In the listing that follows, the range to quote begins at the line that has "1291 of scene.py on. This part finishes it." and ends after the line that has "cord, in millimetres."; quote it verbatim and add nothing.

··· Available data ···

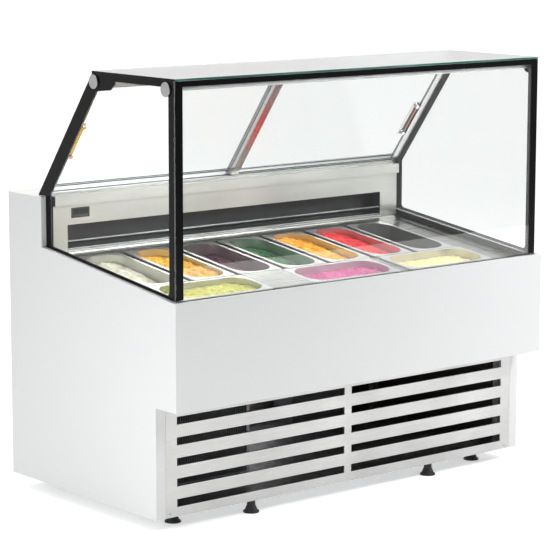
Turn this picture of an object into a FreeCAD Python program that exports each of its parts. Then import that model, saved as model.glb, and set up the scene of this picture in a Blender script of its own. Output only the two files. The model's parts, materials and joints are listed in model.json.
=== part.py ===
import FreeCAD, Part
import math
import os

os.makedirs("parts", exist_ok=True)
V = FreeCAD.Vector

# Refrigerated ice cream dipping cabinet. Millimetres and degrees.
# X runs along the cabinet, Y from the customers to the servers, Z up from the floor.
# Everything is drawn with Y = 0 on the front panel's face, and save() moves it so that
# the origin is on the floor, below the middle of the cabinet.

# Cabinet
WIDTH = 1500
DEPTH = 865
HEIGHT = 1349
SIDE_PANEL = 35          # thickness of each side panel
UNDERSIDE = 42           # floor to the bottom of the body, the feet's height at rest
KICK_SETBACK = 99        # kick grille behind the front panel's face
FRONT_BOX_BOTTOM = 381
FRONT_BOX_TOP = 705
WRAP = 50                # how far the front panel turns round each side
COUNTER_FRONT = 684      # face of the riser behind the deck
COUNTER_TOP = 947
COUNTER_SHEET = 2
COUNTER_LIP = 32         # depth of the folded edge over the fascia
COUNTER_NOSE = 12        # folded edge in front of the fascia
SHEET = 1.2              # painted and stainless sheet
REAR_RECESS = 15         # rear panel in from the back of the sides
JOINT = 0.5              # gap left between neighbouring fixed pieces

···
··· Available data ···

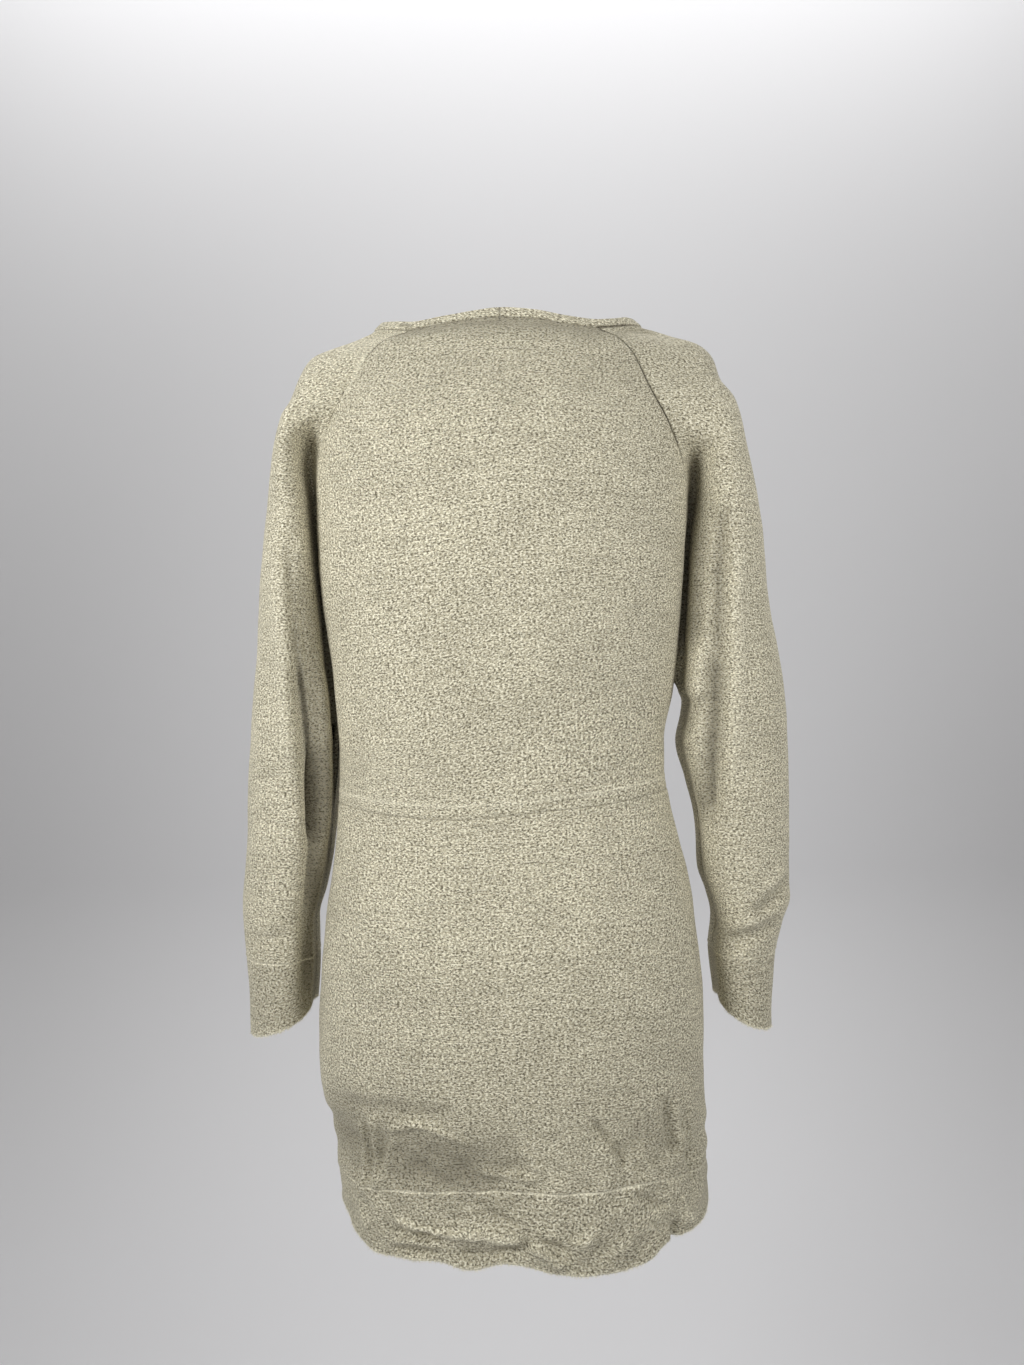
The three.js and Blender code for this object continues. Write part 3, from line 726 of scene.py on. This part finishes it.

···
··· Available data ···

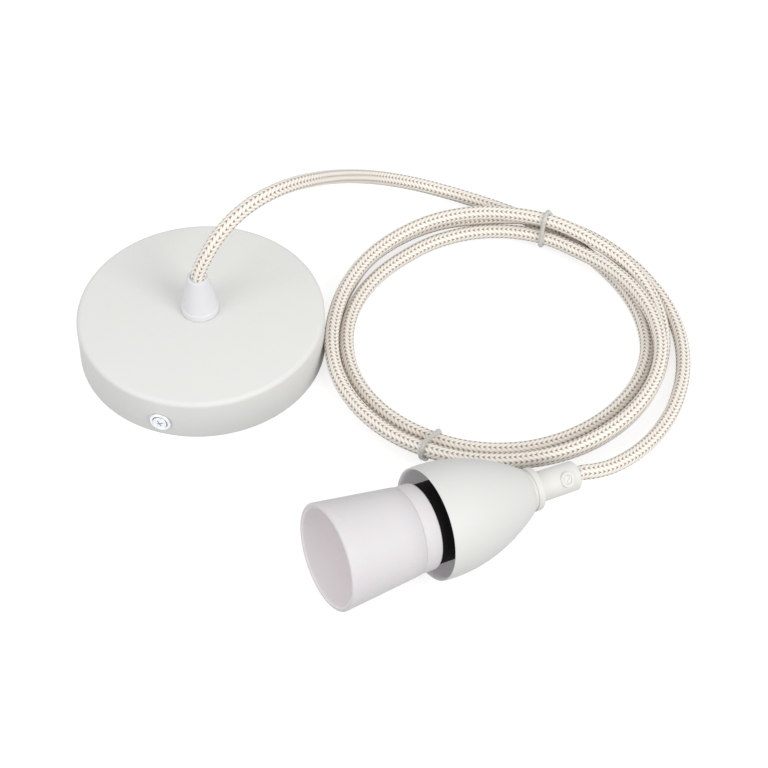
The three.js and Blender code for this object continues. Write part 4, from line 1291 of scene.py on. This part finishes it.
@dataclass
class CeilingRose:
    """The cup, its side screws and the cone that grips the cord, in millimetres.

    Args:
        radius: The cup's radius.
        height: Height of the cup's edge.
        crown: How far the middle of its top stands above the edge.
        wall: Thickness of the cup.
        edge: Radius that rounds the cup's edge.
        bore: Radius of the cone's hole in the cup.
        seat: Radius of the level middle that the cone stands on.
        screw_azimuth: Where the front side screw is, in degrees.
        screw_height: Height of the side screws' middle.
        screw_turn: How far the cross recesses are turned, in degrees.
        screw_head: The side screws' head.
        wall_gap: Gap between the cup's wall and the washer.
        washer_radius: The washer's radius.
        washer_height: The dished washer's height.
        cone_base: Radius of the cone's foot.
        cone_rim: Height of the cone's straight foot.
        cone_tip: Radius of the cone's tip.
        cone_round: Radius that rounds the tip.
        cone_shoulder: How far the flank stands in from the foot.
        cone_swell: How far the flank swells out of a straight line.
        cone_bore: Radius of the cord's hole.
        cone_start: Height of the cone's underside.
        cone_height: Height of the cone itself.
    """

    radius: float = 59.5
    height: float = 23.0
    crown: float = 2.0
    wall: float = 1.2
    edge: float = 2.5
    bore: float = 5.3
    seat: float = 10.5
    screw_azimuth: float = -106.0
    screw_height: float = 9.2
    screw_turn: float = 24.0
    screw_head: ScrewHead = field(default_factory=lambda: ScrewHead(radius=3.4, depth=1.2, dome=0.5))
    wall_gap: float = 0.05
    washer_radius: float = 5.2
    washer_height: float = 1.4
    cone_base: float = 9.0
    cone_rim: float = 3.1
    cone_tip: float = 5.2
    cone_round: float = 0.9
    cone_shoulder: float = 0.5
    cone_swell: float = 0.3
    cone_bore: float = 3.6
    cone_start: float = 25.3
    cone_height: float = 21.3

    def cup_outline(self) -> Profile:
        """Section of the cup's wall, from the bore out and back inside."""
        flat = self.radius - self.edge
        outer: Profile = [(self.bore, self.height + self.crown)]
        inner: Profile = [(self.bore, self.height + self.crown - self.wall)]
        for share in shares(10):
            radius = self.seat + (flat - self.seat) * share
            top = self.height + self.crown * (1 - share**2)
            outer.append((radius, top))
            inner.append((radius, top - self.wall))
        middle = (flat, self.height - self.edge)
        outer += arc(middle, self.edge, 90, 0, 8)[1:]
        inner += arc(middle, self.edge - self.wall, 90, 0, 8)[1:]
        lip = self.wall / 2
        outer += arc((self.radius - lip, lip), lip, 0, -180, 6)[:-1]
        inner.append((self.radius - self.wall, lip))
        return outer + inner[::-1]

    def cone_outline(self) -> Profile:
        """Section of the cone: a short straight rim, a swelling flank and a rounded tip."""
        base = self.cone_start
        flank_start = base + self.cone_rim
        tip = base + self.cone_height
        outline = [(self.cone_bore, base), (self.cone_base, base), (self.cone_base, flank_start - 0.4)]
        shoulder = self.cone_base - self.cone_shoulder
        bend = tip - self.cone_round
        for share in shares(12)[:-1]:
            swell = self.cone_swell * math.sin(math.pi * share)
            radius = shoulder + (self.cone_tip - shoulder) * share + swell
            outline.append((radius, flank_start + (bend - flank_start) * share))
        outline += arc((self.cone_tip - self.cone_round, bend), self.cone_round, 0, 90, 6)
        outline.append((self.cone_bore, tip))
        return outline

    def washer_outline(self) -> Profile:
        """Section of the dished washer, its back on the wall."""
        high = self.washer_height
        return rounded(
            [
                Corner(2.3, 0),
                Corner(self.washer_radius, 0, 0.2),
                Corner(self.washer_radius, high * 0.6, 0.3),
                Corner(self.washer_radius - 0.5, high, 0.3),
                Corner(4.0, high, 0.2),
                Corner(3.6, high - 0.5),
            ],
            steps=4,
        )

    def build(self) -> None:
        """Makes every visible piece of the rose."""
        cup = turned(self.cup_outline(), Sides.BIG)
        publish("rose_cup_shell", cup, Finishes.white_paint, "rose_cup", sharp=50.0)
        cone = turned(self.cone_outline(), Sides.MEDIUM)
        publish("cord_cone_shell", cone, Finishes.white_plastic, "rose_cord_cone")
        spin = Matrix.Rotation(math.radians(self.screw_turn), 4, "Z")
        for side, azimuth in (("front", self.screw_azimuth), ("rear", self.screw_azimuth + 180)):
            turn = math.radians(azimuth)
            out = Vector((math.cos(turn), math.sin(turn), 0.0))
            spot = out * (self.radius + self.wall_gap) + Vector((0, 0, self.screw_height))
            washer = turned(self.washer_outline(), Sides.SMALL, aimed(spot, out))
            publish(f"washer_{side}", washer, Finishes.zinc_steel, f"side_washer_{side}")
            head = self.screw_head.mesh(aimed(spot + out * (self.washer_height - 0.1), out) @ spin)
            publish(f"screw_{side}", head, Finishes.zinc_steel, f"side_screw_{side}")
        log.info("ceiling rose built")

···

Exercise response
The three.js and Blender code for this object continues. Write part 4, from line 1291 of scene.py on. This part finishes it.
@dataclass
class CeilingRose:
    """The cup, its side screws and the cone that grips the cord, in millimetres.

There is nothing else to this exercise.